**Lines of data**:
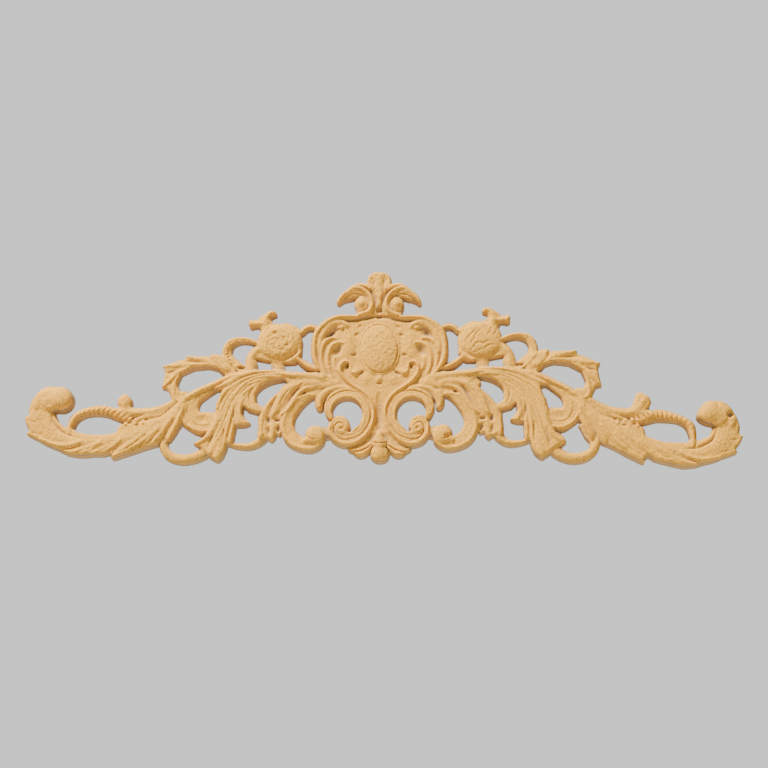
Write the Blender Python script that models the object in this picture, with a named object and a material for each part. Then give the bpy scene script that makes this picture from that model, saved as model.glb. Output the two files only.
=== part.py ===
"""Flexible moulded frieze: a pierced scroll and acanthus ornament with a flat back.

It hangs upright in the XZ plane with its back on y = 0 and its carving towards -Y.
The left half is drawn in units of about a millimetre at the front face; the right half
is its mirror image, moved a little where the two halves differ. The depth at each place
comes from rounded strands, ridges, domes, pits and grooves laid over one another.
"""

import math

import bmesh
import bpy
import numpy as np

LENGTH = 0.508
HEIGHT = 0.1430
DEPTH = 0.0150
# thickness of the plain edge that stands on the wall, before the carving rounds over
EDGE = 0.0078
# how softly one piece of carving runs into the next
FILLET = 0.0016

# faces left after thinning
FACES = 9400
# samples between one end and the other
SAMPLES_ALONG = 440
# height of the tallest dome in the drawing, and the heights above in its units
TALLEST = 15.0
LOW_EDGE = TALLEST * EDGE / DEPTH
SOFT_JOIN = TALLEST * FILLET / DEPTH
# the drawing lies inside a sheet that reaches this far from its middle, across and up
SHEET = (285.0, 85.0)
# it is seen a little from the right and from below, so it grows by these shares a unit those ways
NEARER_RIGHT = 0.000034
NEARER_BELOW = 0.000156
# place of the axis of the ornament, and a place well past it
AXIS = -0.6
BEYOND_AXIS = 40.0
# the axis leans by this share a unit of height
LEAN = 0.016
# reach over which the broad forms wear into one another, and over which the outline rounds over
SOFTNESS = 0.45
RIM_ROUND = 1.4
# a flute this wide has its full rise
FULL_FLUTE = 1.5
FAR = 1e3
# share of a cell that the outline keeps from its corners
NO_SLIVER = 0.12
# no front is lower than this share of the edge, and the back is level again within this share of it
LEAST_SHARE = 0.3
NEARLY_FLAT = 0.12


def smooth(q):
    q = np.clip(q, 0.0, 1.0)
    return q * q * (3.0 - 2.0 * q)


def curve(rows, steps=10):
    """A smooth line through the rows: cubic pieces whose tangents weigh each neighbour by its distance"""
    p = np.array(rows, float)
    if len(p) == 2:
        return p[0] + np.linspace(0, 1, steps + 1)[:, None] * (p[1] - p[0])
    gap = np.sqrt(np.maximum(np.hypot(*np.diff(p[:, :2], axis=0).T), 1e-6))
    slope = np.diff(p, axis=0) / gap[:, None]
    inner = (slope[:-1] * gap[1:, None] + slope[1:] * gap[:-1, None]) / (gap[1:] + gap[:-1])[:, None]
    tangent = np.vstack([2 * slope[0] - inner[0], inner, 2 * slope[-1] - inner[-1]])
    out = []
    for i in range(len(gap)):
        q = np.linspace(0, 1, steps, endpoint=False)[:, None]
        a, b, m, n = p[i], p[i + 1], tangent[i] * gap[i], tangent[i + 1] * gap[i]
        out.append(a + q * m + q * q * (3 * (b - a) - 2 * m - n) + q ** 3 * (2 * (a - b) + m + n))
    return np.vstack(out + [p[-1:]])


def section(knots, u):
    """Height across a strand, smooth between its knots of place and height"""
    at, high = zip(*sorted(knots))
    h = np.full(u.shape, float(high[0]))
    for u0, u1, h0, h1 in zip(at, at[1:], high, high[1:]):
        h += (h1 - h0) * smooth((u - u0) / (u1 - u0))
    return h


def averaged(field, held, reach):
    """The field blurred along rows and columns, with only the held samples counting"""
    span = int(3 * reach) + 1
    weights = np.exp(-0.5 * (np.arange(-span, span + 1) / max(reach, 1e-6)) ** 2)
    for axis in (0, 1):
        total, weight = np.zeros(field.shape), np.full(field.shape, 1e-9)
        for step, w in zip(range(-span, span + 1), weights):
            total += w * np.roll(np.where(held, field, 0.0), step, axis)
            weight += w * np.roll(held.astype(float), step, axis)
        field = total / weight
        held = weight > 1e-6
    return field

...

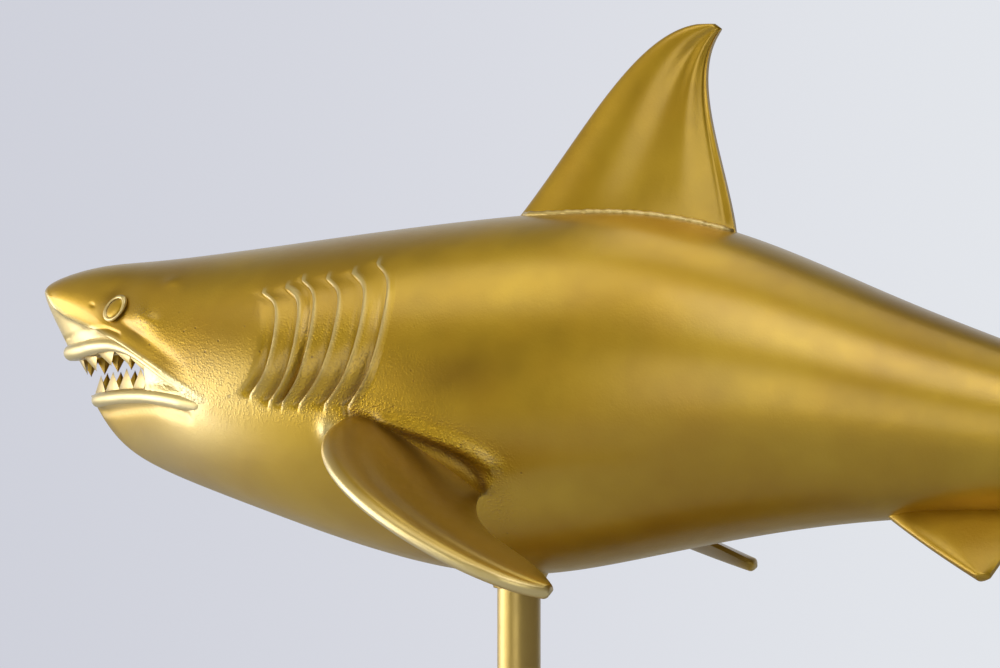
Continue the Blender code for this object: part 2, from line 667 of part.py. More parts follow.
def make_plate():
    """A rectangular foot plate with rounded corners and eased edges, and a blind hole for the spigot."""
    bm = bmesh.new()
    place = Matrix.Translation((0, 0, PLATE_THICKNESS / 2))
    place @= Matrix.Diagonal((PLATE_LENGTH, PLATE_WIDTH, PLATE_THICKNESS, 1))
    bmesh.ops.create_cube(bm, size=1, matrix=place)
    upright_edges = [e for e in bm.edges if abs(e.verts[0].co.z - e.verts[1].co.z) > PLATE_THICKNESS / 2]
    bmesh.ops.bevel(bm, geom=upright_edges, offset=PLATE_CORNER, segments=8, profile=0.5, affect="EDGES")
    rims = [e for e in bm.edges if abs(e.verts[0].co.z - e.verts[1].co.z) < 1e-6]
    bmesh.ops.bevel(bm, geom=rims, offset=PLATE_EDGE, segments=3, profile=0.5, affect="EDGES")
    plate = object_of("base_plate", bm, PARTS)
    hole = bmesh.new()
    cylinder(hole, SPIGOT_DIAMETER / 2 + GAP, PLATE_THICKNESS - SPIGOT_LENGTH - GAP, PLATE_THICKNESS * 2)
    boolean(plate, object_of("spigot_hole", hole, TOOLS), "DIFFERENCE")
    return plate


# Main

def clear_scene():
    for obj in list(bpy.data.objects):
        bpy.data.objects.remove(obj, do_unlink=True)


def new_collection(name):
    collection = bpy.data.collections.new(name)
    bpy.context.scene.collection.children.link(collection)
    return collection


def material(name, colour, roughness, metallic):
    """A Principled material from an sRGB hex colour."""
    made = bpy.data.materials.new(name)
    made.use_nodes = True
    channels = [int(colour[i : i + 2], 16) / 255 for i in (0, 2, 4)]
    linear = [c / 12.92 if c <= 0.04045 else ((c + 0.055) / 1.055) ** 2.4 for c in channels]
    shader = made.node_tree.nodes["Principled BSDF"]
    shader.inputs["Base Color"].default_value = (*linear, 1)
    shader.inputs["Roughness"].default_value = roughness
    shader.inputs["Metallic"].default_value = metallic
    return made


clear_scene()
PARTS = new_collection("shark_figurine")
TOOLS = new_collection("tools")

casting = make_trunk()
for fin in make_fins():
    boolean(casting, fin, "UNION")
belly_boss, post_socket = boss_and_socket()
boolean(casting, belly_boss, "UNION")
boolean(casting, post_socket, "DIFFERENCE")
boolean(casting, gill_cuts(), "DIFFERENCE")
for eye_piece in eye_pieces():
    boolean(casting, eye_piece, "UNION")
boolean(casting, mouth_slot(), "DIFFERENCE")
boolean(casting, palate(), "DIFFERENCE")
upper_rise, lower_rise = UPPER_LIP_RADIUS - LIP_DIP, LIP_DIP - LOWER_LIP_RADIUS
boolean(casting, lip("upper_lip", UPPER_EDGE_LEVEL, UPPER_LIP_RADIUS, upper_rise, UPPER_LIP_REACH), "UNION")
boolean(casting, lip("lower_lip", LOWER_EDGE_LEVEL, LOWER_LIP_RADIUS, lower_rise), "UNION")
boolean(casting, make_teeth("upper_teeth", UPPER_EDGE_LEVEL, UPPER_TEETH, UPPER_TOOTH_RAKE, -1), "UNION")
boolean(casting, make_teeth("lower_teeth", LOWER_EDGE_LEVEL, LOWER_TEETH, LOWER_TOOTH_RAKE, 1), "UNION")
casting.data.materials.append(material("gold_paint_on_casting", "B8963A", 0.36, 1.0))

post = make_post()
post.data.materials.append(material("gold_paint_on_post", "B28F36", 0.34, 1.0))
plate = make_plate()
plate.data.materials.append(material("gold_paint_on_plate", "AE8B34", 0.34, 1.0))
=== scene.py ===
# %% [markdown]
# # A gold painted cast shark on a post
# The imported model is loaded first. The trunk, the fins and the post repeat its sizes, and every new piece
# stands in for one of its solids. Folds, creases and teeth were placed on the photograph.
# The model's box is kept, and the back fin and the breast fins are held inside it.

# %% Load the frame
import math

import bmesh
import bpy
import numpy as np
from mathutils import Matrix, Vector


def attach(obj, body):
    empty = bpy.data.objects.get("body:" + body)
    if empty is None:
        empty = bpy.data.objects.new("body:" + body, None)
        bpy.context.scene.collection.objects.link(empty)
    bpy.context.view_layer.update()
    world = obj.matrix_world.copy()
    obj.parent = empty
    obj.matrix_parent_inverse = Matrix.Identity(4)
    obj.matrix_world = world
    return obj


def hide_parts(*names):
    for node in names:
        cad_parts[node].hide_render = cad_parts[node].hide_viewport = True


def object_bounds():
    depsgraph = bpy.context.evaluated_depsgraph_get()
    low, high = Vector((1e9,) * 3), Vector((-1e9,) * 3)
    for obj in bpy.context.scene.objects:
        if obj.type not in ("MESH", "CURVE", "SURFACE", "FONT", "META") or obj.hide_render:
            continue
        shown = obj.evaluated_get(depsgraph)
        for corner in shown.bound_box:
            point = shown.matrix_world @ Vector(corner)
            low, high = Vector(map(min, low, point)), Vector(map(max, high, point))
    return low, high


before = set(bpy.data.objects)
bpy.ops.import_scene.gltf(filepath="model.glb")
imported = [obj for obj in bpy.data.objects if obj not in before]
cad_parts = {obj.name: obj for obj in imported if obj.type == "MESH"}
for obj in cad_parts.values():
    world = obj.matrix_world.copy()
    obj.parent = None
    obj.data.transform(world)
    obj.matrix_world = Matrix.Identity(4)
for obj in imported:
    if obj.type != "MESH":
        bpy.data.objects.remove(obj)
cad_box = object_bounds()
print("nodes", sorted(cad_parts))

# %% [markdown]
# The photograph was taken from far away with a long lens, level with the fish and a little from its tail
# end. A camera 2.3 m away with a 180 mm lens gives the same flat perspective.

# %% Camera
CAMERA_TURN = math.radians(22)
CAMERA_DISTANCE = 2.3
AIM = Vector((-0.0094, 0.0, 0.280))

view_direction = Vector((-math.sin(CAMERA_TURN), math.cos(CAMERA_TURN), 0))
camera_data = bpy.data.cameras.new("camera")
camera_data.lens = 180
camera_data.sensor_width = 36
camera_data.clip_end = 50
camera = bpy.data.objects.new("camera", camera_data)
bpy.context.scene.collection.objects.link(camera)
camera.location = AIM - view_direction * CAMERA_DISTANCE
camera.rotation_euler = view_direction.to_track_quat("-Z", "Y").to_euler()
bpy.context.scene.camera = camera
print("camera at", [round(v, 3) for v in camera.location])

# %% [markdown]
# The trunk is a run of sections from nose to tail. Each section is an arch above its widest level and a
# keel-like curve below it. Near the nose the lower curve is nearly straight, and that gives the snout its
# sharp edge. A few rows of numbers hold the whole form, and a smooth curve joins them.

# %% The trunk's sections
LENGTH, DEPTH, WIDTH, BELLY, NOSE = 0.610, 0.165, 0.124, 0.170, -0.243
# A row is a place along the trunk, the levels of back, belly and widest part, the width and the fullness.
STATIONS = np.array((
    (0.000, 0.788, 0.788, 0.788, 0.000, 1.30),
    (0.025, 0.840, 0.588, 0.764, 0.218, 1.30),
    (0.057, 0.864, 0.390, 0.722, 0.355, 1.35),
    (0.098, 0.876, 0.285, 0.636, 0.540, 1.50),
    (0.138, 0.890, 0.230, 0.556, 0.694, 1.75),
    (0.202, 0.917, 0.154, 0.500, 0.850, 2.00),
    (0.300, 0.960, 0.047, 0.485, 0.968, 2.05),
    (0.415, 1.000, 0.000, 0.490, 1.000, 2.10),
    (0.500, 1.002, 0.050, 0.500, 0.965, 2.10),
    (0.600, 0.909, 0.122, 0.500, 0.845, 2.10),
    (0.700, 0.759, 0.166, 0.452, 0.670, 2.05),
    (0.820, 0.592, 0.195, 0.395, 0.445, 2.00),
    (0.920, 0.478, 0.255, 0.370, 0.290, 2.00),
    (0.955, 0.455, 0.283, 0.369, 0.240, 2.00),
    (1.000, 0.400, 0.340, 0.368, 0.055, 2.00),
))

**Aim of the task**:
Look above for the line containing "bpy.context.view_layer.update()". Output from there through the line containing "for corner in", exactly and inclusively.

**Correct result**:
    bpy.context.view_layer.update()
    world = obj.matrix_world.copy()
    obj.parent = empty
    obj.matrix_parent_inverse = Matrix.Identity(4)
    obj.matrix_world = world
    return obj


def hide_parts(*names):
    for node in names:
        cad_parts[node].hide_render = cad_parts[node].hide_viewport = True


def object_bounds():
    depsgraph = bpy.context.evaluated_depsgraph_get()
    low, high = Vector((1e9,) * 3), Vector((-1e9,) * 3)
    for obj in bpy.context.scene.objects:
        if obj.type not in ("MESH", "CURVE", "SURFACE", "FONT", "META") or obj.hide_render:
            continue
        shown = obj.evaluated_get(depsgraph)
        for corner in shown.bound_box:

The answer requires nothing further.